If your basic salary is Rs 7.2 lakh, a 14 percent employer contribution works out to just over Rs 1 lakh a year, money that reduces your taxable salary without you spending a rupee out of pocket. One thing to watch, if your employer’s combined contribution to NPS, EPF, and superannuation fund crosses Rs 7.5 lakh in a year, the excess becomes taxable.
3. HRA Exemption (Old Regime Only)
If you live in rented accommodation and are on the old regime, House Rent Allowance can bring down a meaningful chunk of your taxable income. I have written a separate HRA exemption calculation guide if you want to work out your own number. This exemption is not available under the new regime, so if HRA forms a large part of your salary, it is worth running the numbers on both regimes before you choose.
4. Leave Travel Allowance
LTA lets you claim exemption on travel costs for trips within India, twice in a block of four years. Like HRA, this benefit is only available if you opt for the old regime.
5. Meal Vouchers or Food Cards
This one changed recently and many payroll teams have not caught up yet. From April 1, 2026, meal vouchers or food cards up to Rs 200 per meal are tax free, which can work out to roughly Rs 1.05 lakh a year if structured properly, and this is now meant to apply under both the old and new regimes. The vouchers need to be non transferable and usable only for food and non alcoholic beverages, so check with HR whether your company has updated its meal card policy to reflect this.
6. Gratuity Exemption
Gratuity received on retirement, resignation after five years of service, or death is exempt up to Rs 20 lakh under Section 10(10), and this exemption is available regardless of which tax regime you choose.
7. Leave Encashment Exemption
For non-government employees, leave encashment on retirement or resignation is exempt up to Rs 25 lakh under Section 10(10AA), also available under both regimes. I cover this alongside gratuity in my gratuity vs leave encashment comparison.
8. Employer’s Contribution to EPF
Your employer’s EPF contribution, up to 12 percent of basic salary plus dearness allowance, is not added to your taxable income. It quietly builds your retirement corpus while keeping your current year tax lower, and this benefit works under both regimes.

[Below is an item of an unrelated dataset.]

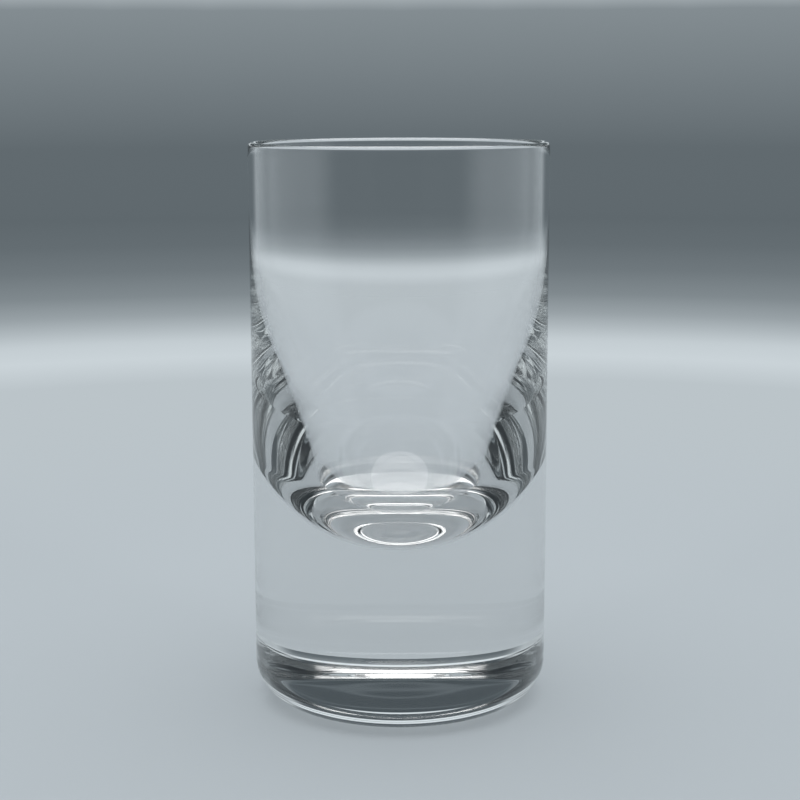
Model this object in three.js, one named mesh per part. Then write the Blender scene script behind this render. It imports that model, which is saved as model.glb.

9. Telephone and Internet Reimbursement
If your role genuinely requires a phone or broadband connection and your employer reimburses the actual bill amount against submitted receipts, this reimbursement is not treated as taxable salary. It is a reimbursement of an official expense rather than an allowance, so it holds up under either regime.
10. Section 80C Investments (Old Regime Only)
If you are on the old regime, salary deductions routed into PF, life insurance premiums, ELSS, or children’s tuition fees can bring down your taxable income by up to Rs 1.5 lakh under Section 80C. This one is exclusive to the old regime, so it only helps if that is the path you have chosen.
What This Looks Like in Practice
Take Priya, a marketing manager with an 18 lakh CTC on the new tax regime, per the income tax slabs for FY 2026-27. If her basic salary is Rs 7.2 lakh, structuring her NPS employer contribution at 14 percent and opting into a compliant meal card benefit reduces her taxable income by roughly Rs 2.06 lakh a year. On the new regime slabs for FY 2025-26, that brings her annual tax down from about Rs 1,50,800 to roughly Rs 1,12,195, a saving of close to Rs 38,600, without touching her take home pay structure in any other way.
Should You Ask HR to Restructure Your Salary?
If your current salary slip does not show employer NPS contribution or a meal card component, it is worth having a conversation with your HR or payroll team. Most companies are open to restructuring within your existing CTC, since it does not cost them anything extra, it simply changes how the same number is split. For more ways to bring down your tax outgo, my tax saving tips for salaried employees article covers additional options beyond salary structuring.
Getting this right is less about finding a loophole and more about making sure your salary is not costing you more tax than it needs to. A few structural changes, discussed with your employer at the right time, can add up to real savings every single year.
Conclusion
Your salary letter shows one number, but how much of it actually reaches your bank account depends on structure, not just size. The components covered here, employer NPS contribution, standard deduction, HRA, meal vouchers, gratuity, leave encashment, EPF, and Section 80C where applicable, are not loopholes. They are provisions the government has built into the tax law specifically to reward smarter salary structuring. Reviewing your salary breakup once a year, ideally before the new financial year begins, is enough to make sure you are not paying more tax than you need to.
Frequently Asked Questions
Can I claim all these components regardless of which tax regime I choose?
No. Employer NPS contribution, standard deduction, gratuity, leave encashment, and EPF employer contribution work under both regimes. HRA, LTA, and Section 80C investments are available only if you opt for the old regime.
Will restructuring my salary reduce my take home pay?
Not if it is done correctly. Restructuring usually reallocates the same CTC into more tax efficient components. Your gross CTC does not change, but the tax you pay on it can go down.
Do I need my employer’s approval to add these components to my salary?
Yes. Components like employer NPS contribution and meal vouchers need to be built into your salary structure by your employer’s payroll team. You cannot add them yourself while filing your return.
Is there a limit on how much I can reduce my taxable salary through these components?
Each component has its own cap, for example 14 percent of basic salary for NPS employer contribution, or Rs 1.5 lakh for Section 80C. There is no single overall ceiling across all of them, but each provision has to be claimed within its own limit.
Should I choose the old regime just to access more of these components?
Not necessarily. The old regime gives you access to HRA, LTA, and Section 80C, but it also comes with higher slab rates. Whether it works out better depends on how much you actually claim under it. It is worth comparing both regimes with your real numbers before deciding.